Through the Step Up to Quality program — Ohio’s rating system for learning and development programs — participating programs can earn a one- to five-star rating.

In addition to meeting all the standards of a four-star rating, programs with five stars may also have lower staff/child rations, use child assessment results to plan activities best supporting learning and development goals, share assessment results and create goals for children, develop plans to support children as they transition to a new classroom or educational setting, work with other organizations or businesses within the community, have an active and organized parent volunteer group, use input from families and community partners to inform the program’s continuous improvement process and have accreditation by an approved organization.

“We are excited and proud to see our hard work be recognized by the Ohio Department of Education,” Justen said.

She said to earn the five-star rating, a rigorous review of all required documents took place, including review of parent surveys, staff observations, student files, student assessments, policy and procedures and professional development. There also were classroom observations, teacher interviews and administrator interviews. All took place over a two-day period, she said.

Justen said FLC is to continue working to grow its specialized preschool classrooms for children with autism.
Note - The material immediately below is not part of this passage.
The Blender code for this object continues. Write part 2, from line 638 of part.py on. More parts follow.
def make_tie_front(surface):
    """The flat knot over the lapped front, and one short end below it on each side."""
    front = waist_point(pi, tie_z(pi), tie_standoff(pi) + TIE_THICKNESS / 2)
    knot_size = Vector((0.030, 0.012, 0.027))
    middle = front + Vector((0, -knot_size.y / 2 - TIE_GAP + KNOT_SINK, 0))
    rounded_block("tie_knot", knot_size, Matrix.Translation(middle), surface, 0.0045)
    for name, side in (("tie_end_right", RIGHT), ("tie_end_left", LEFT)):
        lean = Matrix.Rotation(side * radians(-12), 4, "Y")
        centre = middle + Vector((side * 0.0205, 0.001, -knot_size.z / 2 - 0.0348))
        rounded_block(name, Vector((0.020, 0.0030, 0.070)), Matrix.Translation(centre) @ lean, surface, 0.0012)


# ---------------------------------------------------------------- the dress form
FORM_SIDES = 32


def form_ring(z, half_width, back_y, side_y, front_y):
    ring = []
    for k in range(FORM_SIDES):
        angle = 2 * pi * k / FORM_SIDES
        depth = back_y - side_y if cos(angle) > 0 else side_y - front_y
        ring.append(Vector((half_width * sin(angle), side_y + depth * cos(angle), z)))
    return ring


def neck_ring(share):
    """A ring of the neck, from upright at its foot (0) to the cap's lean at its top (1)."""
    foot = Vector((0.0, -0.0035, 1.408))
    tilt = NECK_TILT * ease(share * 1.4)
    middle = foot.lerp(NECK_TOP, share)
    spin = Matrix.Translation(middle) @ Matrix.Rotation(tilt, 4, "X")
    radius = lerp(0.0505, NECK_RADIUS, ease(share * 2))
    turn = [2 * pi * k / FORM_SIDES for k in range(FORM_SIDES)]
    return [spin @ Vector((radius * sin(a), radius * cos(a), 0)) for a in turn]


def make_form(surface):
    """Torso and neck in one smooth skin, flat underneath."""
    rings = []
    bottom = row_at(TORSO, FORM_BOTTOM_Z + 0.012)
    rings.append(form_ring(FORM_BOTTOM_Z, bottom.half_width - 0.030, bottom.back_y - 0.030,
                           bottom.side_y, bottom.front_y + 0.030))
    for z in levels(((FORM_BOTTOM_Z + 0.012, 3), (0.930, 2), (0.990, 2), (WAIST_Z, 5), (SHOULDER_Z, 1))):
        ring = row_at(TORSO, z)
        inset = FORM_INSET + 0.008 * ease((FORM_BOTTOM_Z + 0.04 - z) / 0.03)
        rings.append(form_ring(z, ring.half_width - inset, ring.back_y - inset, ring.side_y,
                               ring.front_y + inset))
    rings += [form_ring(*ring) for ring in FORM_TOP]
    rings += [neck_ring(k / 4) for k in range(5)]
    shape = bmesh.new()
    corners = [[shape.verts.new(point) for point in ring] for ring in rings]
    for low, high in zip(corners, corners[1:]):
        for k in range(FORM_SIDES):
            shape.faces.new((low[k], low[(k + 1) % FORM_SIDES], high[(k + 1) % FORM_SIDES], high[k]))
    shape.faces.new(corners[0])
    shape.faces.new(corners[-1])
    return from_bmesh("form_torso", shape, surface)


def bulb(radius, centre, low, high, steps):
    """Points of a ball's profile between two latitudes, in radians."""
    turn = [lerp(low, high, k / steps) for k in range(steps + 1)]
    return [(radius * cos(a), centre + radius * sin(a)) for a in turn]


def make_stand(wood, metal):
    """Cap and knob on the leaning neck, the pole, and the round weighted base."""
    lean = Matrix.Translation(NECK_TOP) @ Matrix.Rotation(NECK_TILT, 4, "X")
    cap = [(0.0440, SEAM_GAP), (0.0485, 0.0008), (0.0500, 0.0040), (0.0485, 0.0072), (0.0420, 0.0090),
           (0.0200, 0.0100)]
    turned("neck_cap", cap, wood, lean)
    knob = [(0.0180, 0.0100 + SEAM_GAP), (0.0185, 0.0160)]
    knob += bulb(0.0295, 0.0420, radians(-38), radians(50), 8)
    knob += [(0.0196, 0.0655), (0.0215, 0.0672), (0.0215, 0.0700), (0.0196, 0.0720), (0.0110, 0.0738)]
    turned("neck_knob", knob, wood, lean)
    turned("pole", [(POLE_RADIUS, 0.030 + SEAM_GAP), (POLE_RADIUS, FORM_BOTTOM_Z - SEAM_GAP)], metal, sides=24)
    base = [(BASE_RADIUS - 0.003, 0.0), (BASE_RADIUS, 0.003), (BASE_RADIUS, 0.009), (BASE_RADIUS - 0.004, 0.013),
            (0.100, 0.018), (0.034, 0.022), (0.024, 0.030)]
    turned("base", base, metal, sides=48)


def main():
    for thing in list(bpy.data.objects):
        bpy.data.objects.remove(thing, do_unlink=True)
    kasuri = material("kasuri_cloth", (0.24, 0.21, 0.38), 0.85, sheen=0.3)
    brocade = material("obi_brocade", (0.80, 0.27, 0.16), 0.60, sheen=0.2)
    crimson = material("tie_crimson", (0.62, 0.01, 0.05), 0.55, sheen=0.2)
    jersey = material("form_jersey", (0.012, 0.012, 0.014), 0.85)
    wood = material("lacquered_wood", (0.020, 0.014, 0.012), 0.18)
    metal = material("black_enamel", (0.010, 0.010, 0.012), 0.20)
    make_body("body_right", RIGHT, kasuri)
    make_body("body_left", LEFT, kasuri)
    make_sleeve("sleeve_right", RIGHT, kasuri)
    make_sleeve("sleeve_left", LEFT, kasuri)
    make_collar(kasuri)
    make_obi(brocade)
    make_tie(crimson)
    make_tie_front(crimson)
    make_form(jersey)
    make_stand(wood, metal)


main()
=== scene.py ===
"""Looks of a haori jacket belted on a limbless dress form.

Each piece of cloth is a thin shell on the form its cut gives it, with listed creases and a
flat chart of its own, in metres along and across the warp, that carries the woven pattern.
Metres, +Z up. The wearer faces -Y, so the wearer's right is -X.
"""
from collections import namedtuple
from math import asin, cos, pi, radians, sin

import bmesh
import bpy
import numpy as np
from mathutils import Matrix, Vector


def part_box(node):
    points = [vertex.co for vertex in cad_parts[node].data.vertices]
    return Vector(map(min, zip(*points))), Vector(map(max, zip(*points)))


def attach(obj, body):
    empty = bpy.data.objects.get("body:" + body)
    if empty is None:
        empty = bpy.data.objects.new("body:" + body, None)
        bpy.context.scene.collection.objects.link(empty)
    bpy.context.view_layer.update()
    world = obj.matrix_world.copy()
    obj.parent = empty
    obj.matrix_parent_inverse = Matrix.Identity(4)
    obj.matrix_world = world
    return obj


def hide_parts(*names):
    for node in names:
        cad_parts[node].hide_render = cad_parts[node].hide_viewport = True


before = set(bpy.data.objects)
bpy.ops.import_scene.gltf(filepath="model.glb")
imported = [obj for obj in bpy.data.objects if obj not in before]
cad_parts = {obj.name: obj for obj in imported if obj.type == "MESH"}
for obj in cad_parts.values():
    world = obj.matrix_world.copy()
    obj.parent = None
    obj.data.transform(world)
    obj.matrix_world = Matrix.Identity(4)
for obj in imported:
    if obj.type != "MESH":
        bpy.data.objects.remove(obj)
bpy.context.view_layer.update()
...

The learning center has two rooms dedicated to children with autism and, she said, FLC has seen great success over the last two years the program has been in place.

“We believe this award confirms and validates our commitment and dedication to serve preschool children with and without disabilities,” Justen said. “We have always held ourselves to a high standard of education and appreciate being recognized by the state of Ohio.”

As part of the five-star rating, facility administrators and teachers have higher educational qualifications, administrators and teachers complete more than 20-hours of specialized training every two years, program staff completes assessments to evaluate and improve the learning experience, families and the community are valued, and the program offers at least three of the following to staff: health insurance, paid leave, tuition reimbursement, a discount on child care, paid professional development, retirement, flexible spending account, one hour of paid planning time weekly, paid holidays or life insurance.

“I feel the dedication and hard work of the staff at the Family Learning Center and, of course, our preschool children and their families allowed us to earn this recognition,” she said. “We would not be able to be a five-star program without our families entrusting us with their preschoolers.”